Œuvres de Descartes, correspondance V: mai 1647-février 1650, page 89, published by Charles Adam and Paul Tannery, 1903


Descartes' letter to Kristina is here:


The letter:

Madame,
Puisque i'ay déia pris la liberté d'auertir vostre Altesse de la correspondance que i'ay commencé d'auoir en Suede, ie pense estre obligé de continuer, & de luy dire que i'ay receu depuis peu des lettres de l'amy que i'ay en ce païs-là, par lesquelles il m'aprend que, la Reine ayant esté à Vpsale, où est l'Academie du païs, elle auoit voulu entendre vne harangue du Professeur en l'eloquence, qu'il estime pour le plus habile & le plus raisonnable de cette Academie, & qu'elle luy auoit donné pour son suiet à discourir du Souuerain Bien de cette vie; mais qu'apres auoir ouy cette harangue, elle auoit dit que ces gens-là ne faisoient qu'efleurer les matieres, & qu'il en faudroit sçauoir mon opinion. A quoy il luy auoit répondu qu'il sçauoit que i'estois fort retenu à écrire de telles matieres; mais que, s'il plaisoit à sa Maiesté qu'il me la demandast de sa part, il ne croyoit pas que ie manquasse à tascher de luy satisfaire. Sur quoy elle luy auoit tres-expressement donné charge de me la demander, & luy auoit fait promettre qu'il m'en écriroit au prochain ordinaire; en sorte qu'il me conseille d'y répondre, & d'adresser ma lettre à la Reyne, à laquelle il la presentera, & dit qu'il est caution qu'elle sera bien receuë.

I'ay crû ne deuoir pas negliger cette occasion, & considerant que, lors qu'il m'a écrit cela, il ne pouuoit encore auoir receu la lettre où ie parlois de celles que i'ay eu l'honneur d'écrire à vostre Altesse touchant la mesme matiere, i'ay pensé que le dessein que i'auois eu en cela estoit failly, & qu'il le falloit prendre d'vn autre biais: c'est pourquoy i'ay écrit vne lettre à la Reyne, où, apres auoir mis briéuement mon opinion, i'adioute que i'obmets beaucoup de choses, parce que, me representant le nombre des affaires qui se rencontrent en la conduite d'vn grand Royaume, & dont sa Maiesté prend elle-mesme les soins, ie n'ose luy demander plus longue audiance; mais que i'enuoye à Monsieur Chanut quelques écrits, où i'ay mis mes sentimens plus au long touchant la mesme matiere, afin que, s'il luy plaist de les voir, il puisse les luy presenter.

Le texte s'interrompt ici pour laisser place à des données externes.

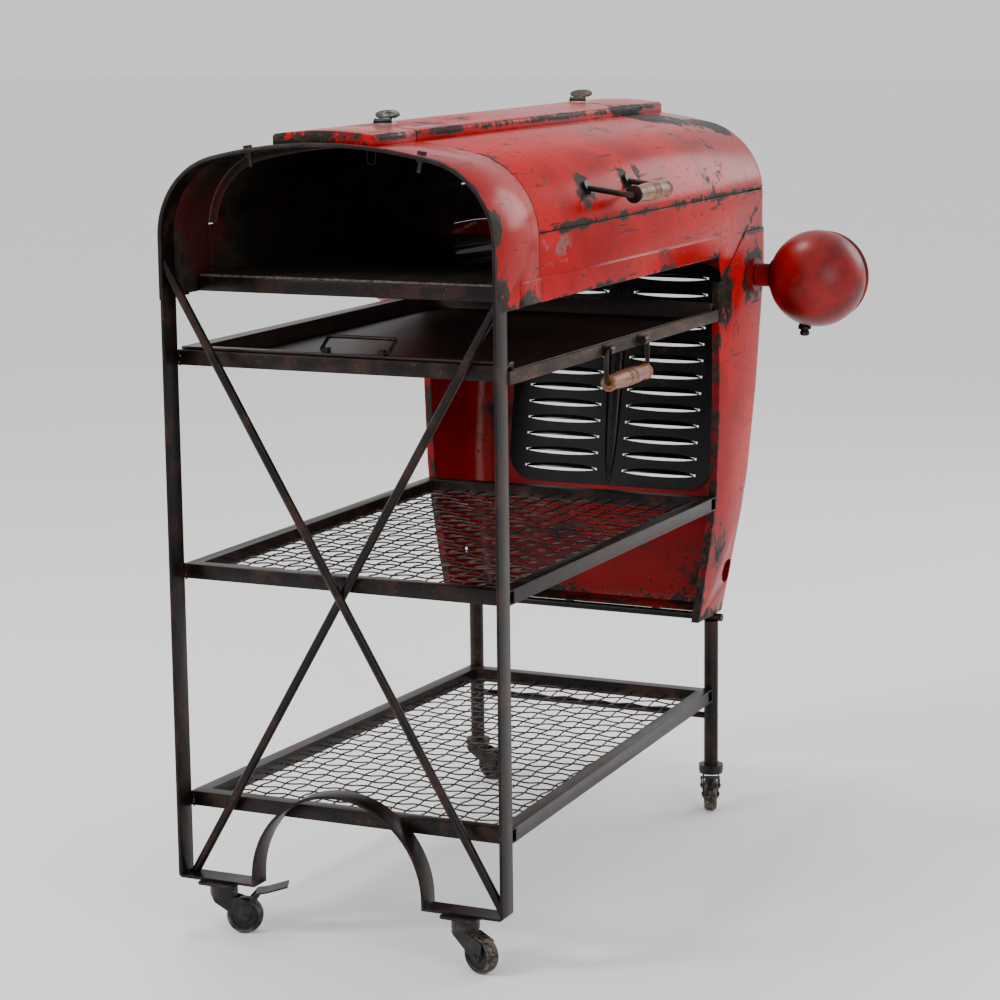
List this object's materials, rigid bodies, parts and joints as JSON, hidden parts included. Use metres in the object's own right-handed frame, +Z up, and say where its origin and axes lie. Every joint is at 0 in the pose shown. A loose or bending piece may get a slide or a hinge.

Ces écrits que i'enuoye à Monsieur Chanut, sont les lettres que i'ay eu l'honneur d'écrire à vostre Altesse touchant le liure de Seneque de vita beata, iusques à la moitié de la sixiéme, où, apres auoir definy les Passions en general, ie mets que ie trouue de la difficulté à les dénombrer. En suite dequoy, ie luy enuoye aussi le petit Traitté des Passions, lequel i'ay eu assez de peine à faire transcrire sur vn broüillon fort confus que i'en auois gardé; & ie luy mande que ie ne le prie point de presenter d'abord ces écrits à la Reyne, pource que i'aurois peur de ne pas garder assez le respect que ie dois à sa Maiesté, si ie luy enuoyois des lettres que i'ay faites pour vne autre, plutost que de luy écrire à elle-mesme ce que ie pourray iuger luy estre agreable; mais que, s'il trouue bon de luy en parler, disant que c'est à luy que ie les ay enuoyées, & qu'apres cela elle desire de les voir, ie seray libre de ce scrupule; & que ie me suis persuadé qu'il luy sera peut-estre plus agreable de voir ce qui a esté ainsi écrit à vne autre, que s'il luy estoit adressé, pource qu'elle pourra s'assurer davantage que ie n'ay rien changé ou déguisé en sa consideration.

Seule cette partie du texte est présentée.